**Material provided:**
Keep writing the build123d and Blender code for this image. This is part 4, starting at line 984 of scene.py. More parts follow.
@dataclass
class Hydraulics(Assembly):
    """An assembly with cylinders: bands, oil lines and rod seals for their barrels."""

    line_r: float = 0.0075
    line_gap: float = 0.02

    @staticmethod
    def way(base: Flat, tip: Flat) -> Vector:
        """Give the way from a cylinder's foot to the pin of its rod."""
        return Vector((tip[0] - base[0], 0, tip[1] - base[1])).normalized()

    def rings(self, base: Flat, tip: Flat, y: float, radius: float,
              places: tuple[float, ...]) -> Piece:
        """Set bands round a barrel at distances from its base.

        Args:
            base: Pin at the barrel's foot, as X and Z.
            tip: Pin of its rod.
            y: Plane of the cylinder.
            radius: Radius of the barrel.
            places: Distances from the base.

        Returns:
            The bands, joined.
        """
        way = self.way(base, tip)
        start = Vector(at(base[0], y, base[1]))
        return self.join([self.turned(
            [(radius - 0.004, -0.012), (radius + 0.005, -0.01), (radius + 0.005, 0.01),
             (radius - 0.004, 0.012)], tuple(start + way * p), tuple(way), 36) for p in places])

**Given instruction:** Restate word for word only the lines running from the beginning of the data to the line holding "line_gap: float = 0.02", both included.

**Solution to this exercise:**
Keep writing the build123d and Blender code for this image. This is part 4, starting at line 984 of scene.py. More parts follow.
@dataclass
class Hydraulics(Assembly):
    """An assembly with cylinders: bands, oil lines and rod seals for their barrels."""

    line_r: float = 0.0075
    line_gap: float = 0.02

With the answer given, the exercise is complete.